(Phnom Penh) – Inclusive Development International and Equitable Cambodia expressed disappointment that ANZ Bank has cut its business ties to the Cambodian firm Phnom Penh Sugar without first ensuring redress for the grave harms caused to hundreds of families by the plantation that it financed.
The Australian newspaper reported on Saturday that ANZ, through its Cambodian operation ANZ Royal Bank, severed its ties with PP Sugar after the firm repaid a loan worth tens of millions of dollars that it borrowed to part-fund the establishment of its sugar plantation and refinery. The controversial 23,000 hectare plantation was built on the site of one of Cambodia’s most high-profile land-grabs, with hundreds of local families being dispossessed of their farmland and forests and over a hundred families forcibly evicted from their homes between 2010-2011. The plantation has also been implicated in the widespread use of child labor, arbitrary arrests and intimidation of villagers, and dangerous working conditions that have resulted in several worker deaths.

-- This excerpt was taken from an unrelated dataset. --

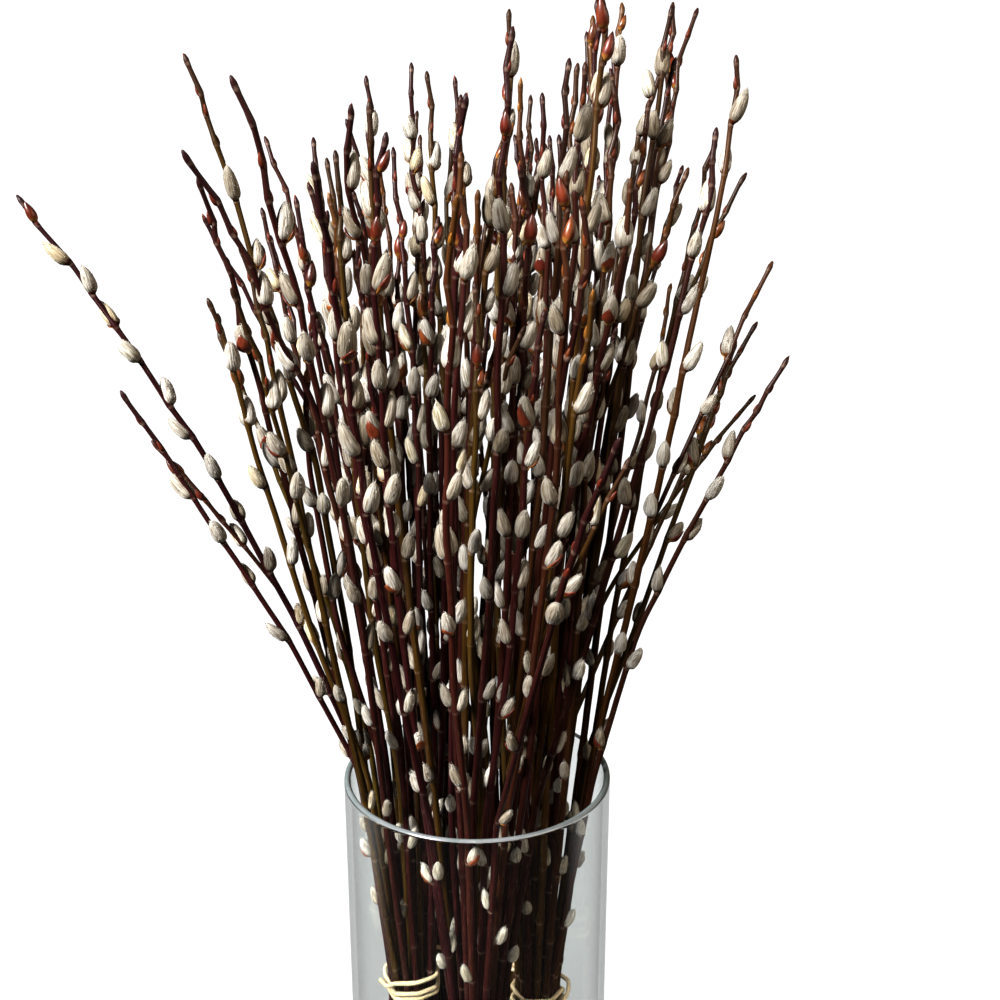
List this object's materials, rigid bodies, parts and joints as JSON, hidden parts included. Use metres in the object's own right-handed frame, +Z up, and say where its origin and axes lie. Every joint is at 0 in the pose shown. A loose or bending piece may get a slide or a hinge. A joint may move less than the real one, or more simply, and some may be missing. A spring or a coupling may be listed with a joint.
{
  "type": "willow branch",
  "caption": "Bound bunches of catkin-bearing pussy willow branches fanning out of a clear glass cylinder vase.",
  "frame": {"origin": "centre of the vase's flat foot, on the surface that it stands on", "axes": "+Z up along the vase; -Y towards the side seen in the picture; +X to its right"},
  "size_m": [0.397, 0.3753, 0.6782],
  "materials": {
    "bark": "smooth, slightly glossy dark red-brown willow bark",
    "catkin": "silky silver-grey catkin hair",
    "bud_scale": "glossy chestnut bud scale",
    "rubber_band": "matt cream natural rubber",
    "vase_glass": "clear, faintly green at the rim"
  },
  "bodies": {
    "root": {"branch_01": "bark", "branch_02": "bark", "branch_03": "bark", "branch_04": "bark", "branch_05": "bark", "branch_06": "bark", "branch_07": "bark", "branch_08": "bark", "branch_09": "bark", "branch_10": "bark", "branch_11": "bark", "branch_12": "bark", "branch_13": "bark", "branch_14": "bark", "branch_15": "bark", "branch_16": "bark", "branch_17": "bark", "branch_18": "bark", "branch_19": "bark", "branch_20": "bark", "branch_21": "bark", "branch_22": "bark", "branch_23": "bark", "branch_24": "bark", "branch_25": "bark", "branch_26": "bark", "branch_27": "bark", "branch_28": "bark", "branch_29": "bark", "branch_30": "bark", "branch_31": "bark", "branch_32": "bark", "branch_33": "bark", "branch_34": "bark", "branch_35": "bark", "branch_36": "bark", "branch_37": "bark", "branch_38": "bark", "branch_39": "bark", "branch_40": "bark", "branch_41": "bark", "branch_42": "bark", "branch_43": "bark", "branch_44": "bark", "branch_45": "bark", "branch_46": "bark", "branch_47": "bark", "branch_48": "bark", "branch_49": "bark", "branch_50": "bark", "branch_51": "bark", "branch_52": "bark", "branch_53": "bark", "branch_54": "bark", "band_front": "rubber_band", "band_left": "rubber_band", "band_rear_left": "rubber_band", "band_rear_right": "rubber_band", "band_right": "rubber_band", "vase": "vase_glass"}
  },
  "joints": []
}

Eang Vuthy, Executive Director of Equitable Cambodia, said: “We are very disappointed that ANZ has pulled out of the project, leaving the people in the cold. This is a clear betrayal of the social and environmental commitments that ANZ boasts about on its website. ANZ was well aware of these grave human rights violations, which were reported regularly in the media before the Bank made the decision to invest.”
David Pred, Managing Director of Inclusive Development International, said: “This was the easy route for ANZ to try to make this story go away, but the fact is this story is not going away for the hundreds of families who have been impoverished by the project ANZ made possible.”
“As a major financier of the sugar project, which has no doubt profited handsomely from it, ANZ has a duty of care to the people whose land was grabbed and that duty does not go away when it recalls its loan,” he added.
“If Phnom Penh Sugar has refused to work with ANZ to remedy the harms, then ANZ should compensate the victims directly for its complicity in the violation of their rights and the pain and suffering that it contributed to through its investment, said Eang Vuthy.
Background
Phnom Penh Sugar Co. Ltd. received approval from the Cambodian government for an economic land concession of approximately 9000 ha in Thpong district, Kampong Speu province in February 2010. On the same date, Kampong Speu Sugar Co. Ltd. was awarded an adjacent ELC of 9052 ha in Oral district. The side-by-side concessions are registered to Ly Yong Phat and his wife Kim Heang. On March 21, 2011, Prime Minister Hun Sen signed a sub-decree allowing land in the Oral Wildlife Protected Area to be reclassified and the Kampong Speu Sugar concession to be expanded by 4,700 ha. This brought the total landmass of the three connected concessions to over 23,000 ha – more than twice the size permitted under the Land Law.
The twin concessions encroach on farmland belonging to families in 15 villages in Thpong district and at least six villages in Oral district. In addition to farmland, the concessions overlapped thousands of hectares of surrounding grazing land, water resources and registered community forest that villagers in Thpong and Oral districts relied upon for their livelihoods.
With no prior notice and no court order, company staff accompanied by military, police and local authorities began clearing the villagers’ land in February 2010. The land seizures continued into 2011, affecting more than 1500 families in Oral and Thpong districts. One village, Pis, was totally destroyed and its 67 residents were forcibly relocated onto small 40x50m residential plots of rocky land at the foot of the mountain. Some of the families received between $25 – $500 in compensation, or replacement land that was significantly smaller and inferior quality to what was taken. Many families whose land was grabbed have yet to receive any compensation whatsoever.
The Senator and company representatives have used Cambodia’s notoriously corrupt courts to harass the villagers in Kampong Speu into ending their protests. At least 4 villagers have been jailed since the land seizures began and there are criminal charges, arrest warrants or court summonses currently pending against at least 38 villagers.
ANZ Royal is a controlled entity of the Australia and New Zealand Banking Group Ltd. (ANZ), the third largest bank in Australia. ANZ is a signatory to the Equator Principles (EPs). As such it commits to implementing the EPs in its internal environmental and social policies, procedures and standards for financing projects and commits to not providing Project Finance or Project-Related Corporate Loans to projects where the client will not, or is unable to, comply with the EPs.